Tra i primati poco rassicuranti dell’anno appena trascorso, ce n’è uno poco ricordato e che merita particolare attenzione: quello del drammatico aumento delle persecuzioni anticristiane in India. Il dato è assai rilevante per almeno due ragioni. Il primo è che si sta parlando di un Paese che, con i suoi 1,4 miliardi di abitanti, è tra i più popolosi del globo; il secondo è che il 2021, da poco concluso, è risultato «l’anno più violento» nella storia del Paese, per quanto riguarda appunto le persecuzioni anticristiane.
Lo rivelano i dati raccolti dall’United Christian Forum (Ucf), un organismo di protezione dei diritti cristiani, secondo cui quello da poco concluso è appunto stato, in India, «l’anno più violento per i cristiani» a partire dal 2014, quando questa organizzazione ha attivato e reso disponibile una linea di assistenza gratuita che aiuta i cristiani in difficoltà a raggiungere le autorità pubbliche. I numeri che arrivano da New Delhi, in effetti, sono decisamente preoccupanti.

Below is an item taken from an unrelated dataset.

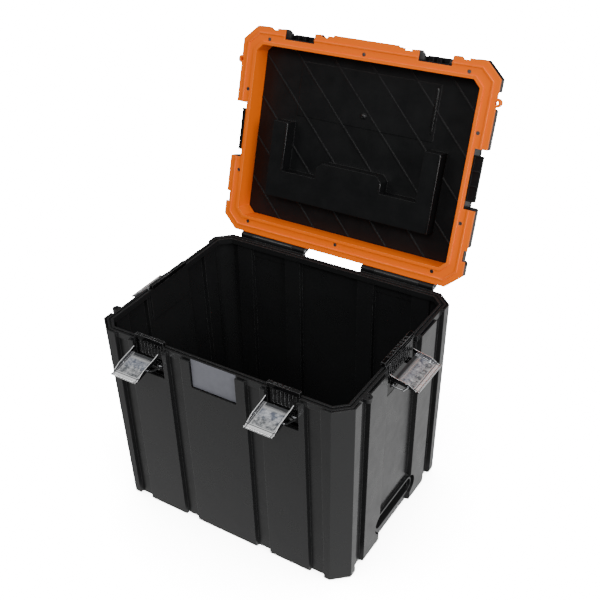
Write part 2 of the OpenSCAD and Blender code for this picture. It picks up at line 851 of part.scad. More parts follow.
module screw(shank) {
    head_t = 1.8;
    cylinder(h = head_t, r = screw_head_r, $fn = screw_fn);
    translate([0, 0, head_t - eps])
        cylinder(h = shank + eps, r = screw_r, $fn = screw_fn);
}

module ring_screws() {
    color("#6d6f73")
        opened()
            for (p = screw_spots)
                translate([p[0], p[1], flange_z + 0.1])
                    screw(screw_len);
}

module hinge_pin(s) {
    reach = hinge_w / 2 - 0.3;
    color("#b9bcc1")
        rod_x(s * hinge_x - reach, s * hinge_x + reach, hinge_y, hinge_z, hinge_pin_r);
}

// Latch: the housing stands in the pocket, the wire link turns in it and carries the lever
boss_r = 4;
boss_w = 10;
housing_t = 2.5;
grille_in = catch_in + 2.2;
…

Secondo l’Ucf, i 279 casi di aggressioni e violenze anticristiane registrati nel 2020, l’anno scorso sono aumentati a ben 486, facendo segnare una crescita pari al 75% in più. Se invece si prende come termine di paragone il 2014 – quando di questi casi se ne conteggiarono 127 – l’aumento appare ancora più allarmante: più 287%. In appena 7 anni, è un’impennata vertiginosa, di cui Il Timone aveva già dato conto qualche anno fa, e che non lascia presagire nulla di nuovo, considerando che, in effetti, non c’è stata finora annata che non sia stata meno drammatica della precedente.
La ragione di tale aumento di violenze contro i cristiani – i quali, giova ricordarlo, costituiscono appena il 2,3% del totale della popolazione indiana – poggia su varie motivazioni, in primo luogo legislative. Va a questo proposito ricordato come in India, nell’agosto 2019, sia sta approvata all’unanimità dall’Assemblea legislativa dello Stato una “Legge sulla libertà religiosa dell’Himachal Pradesh” che prevede «punizioni rigorose – fino a sette anni di carcere rispetto ai tre anni previsti dalla legislazione in vigore», per chi venisse ritenuto colpevole di conversioni religiose forzate.
Si potrebbe naturalmente discutere su cosa sia davvero da intendersi come «conversione forzata»; ma la realtà è che simili leggi hanno rafforzato un preesistente clima ostile contro le fedi minoritarie, che sono quella musulmana e cristiana appunto. Emblematico, in proposito, quanto avvenuto nel 2015, quando la Corte Suprema stabilì che una persona che si «riconverte» dal Cristianesimo all’Induismo ha diritto ad alcuni benefici – da cui i cristiani sono normalmente esclusi – se gli antenati del convertito appartenevano a una casta riconosciuta e se la comunità accetta nuovamente il convertito dopo la «riconversione».
A ciò si aggiunga che, di norma, le leggi anticonversione sono spesso approvate per espresso volere di gruppi nazionalisti indù – i quali, in buona sostanza, temono che il carattere induista della loro nazione possa essere minacciato della crescita di fedi concorrenti – e si capisce come l’escalation di aggressioni e violenze ai danni dei cristiani, che non sono liberi di tenere neppure una croce in casa, tutto sia fuorché casuale. Ne consegue, con tali premesse, come il drammatico numero di violenze registrate 2021, «l’anno nero» dei cristiani in India, quest’anno potrebbe essere nuovamente superato. Del resto, la consolidata indifferenza dell’Occidente al fenomeno della cristianofobia certo non aiuta, anzi.